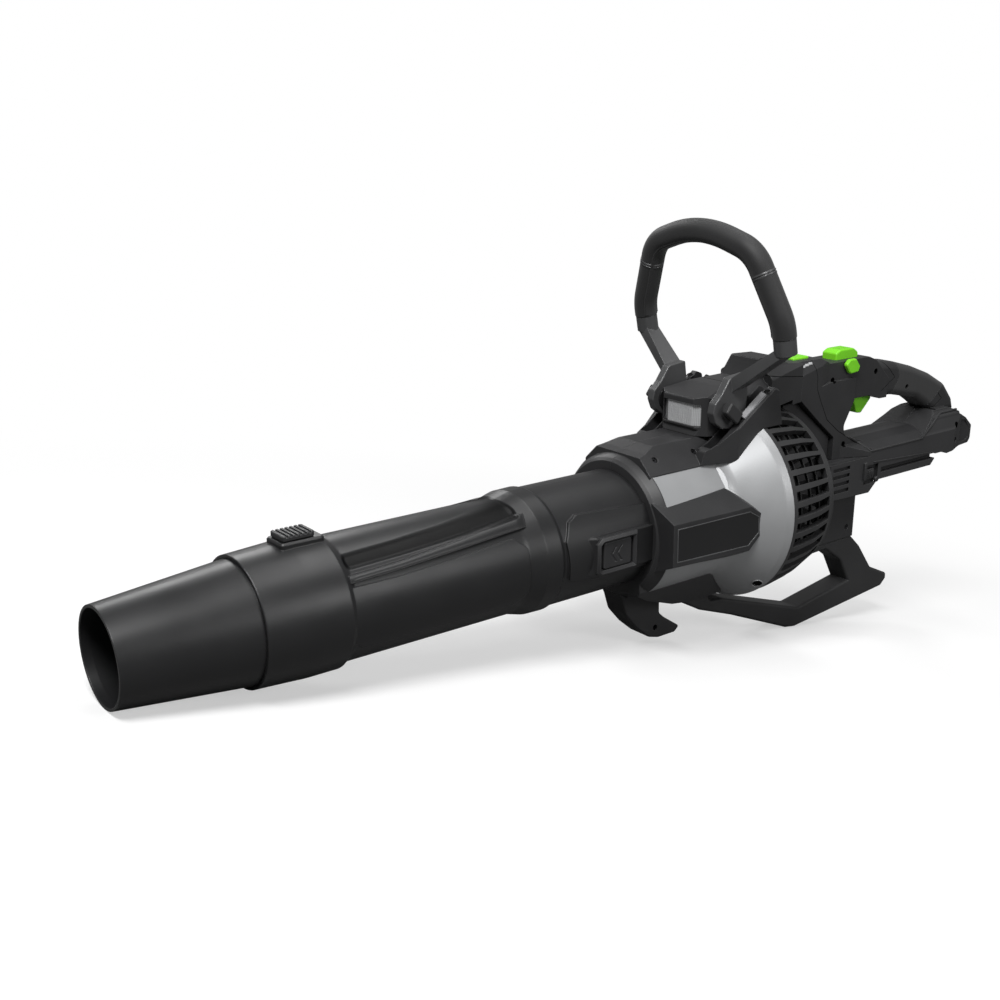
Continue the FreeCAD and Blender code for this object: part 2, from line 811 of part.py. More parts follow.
def intake_guard():
    """Barrel of axial slats between two rings, closed by a slotted rear wall."""
    fore = seam_x - part_gap
    cage = turned(guard_outer() + list(reversed(guard_outer(-guard_depth))))
    gaps = []
    for index in range(slat_count):
        gap = block(guard_rear + guard_ring, fore - guard_ring, -slat_gap_width / 2, slat_gap_width / 2,
                    guard_rear_r - guard_depth - 8, seam_r + 10)
        gaps.append(turned_about_tube(gap, 360.0 / slat_count * (index + 0.5)))
    cage = cage.cut(gaps)
    rear_wall = drum(guard_rear - grille_wall, guard_rear, guard_rear_r - 1.0)
    slots = []
    for index in range(grille_slots):
        slot = block(guard_rear - grille_wall - 1, guard_rear + 1, -3.2, 3.2, 46, 82)
        slots.append(turned_about_tube(slot, 360.0 / grille_slots * (index + 0.5)))
    mount_pad = block(guard_rear - grille_wall - 2, guard_rear + 2, -column_half - 2, column_half + 2,
                      -100, 100)
    rear_wall = rear_wall.cut([slot.cut(mount_pad) for slot in slots])
    posts = [drum_at(guard_rear - 1, guard_rear + 9, 5.0, 0, z) for z in column_screw_heights]
    return fused([cage, rear_wall] + posts).cut(column_screw_holes())


column_screw_heights = (-42.0, 38.0)
frame_screw_length = 10.0


def drum_at(rear, fore, radius, y, z):
    return Part.makeCylinder(radius, fore - rear, Vector(rear, y, z), Vector(1, 0, 0))


def column_screw_places():
    """Screws from inside the column's front wall into the posts of the guard."""
    head_x = column_front - shell_wall - 2.4
    return [(Vector(head_x, 0, z), Vector(1, 0, 0)) for z in column_screw_heights]


def column_screw_holes():
    return [screw_hole(at, way, frame_screw_length, well=4.0) for at, way in column_screw_places()]


# Console and lamp

def console_room():
    """Space of the console's foot in the housing shells."""
    return block(visor_front - 0.7, -640, -console_half - seat_gap, console_half + seat_gap,
                 spine_top + seat_gap, 200)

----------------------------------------

• STATED PROBLEM: Collect the lines of the data that carry the word "from".

• COMPLETE ANSWER:
Continue the FreeCAD and Blender code for this object: part 2, from line 811 of part.py. More parts follow.
    """Screws from inside the column's front wall into the posts of the guard."""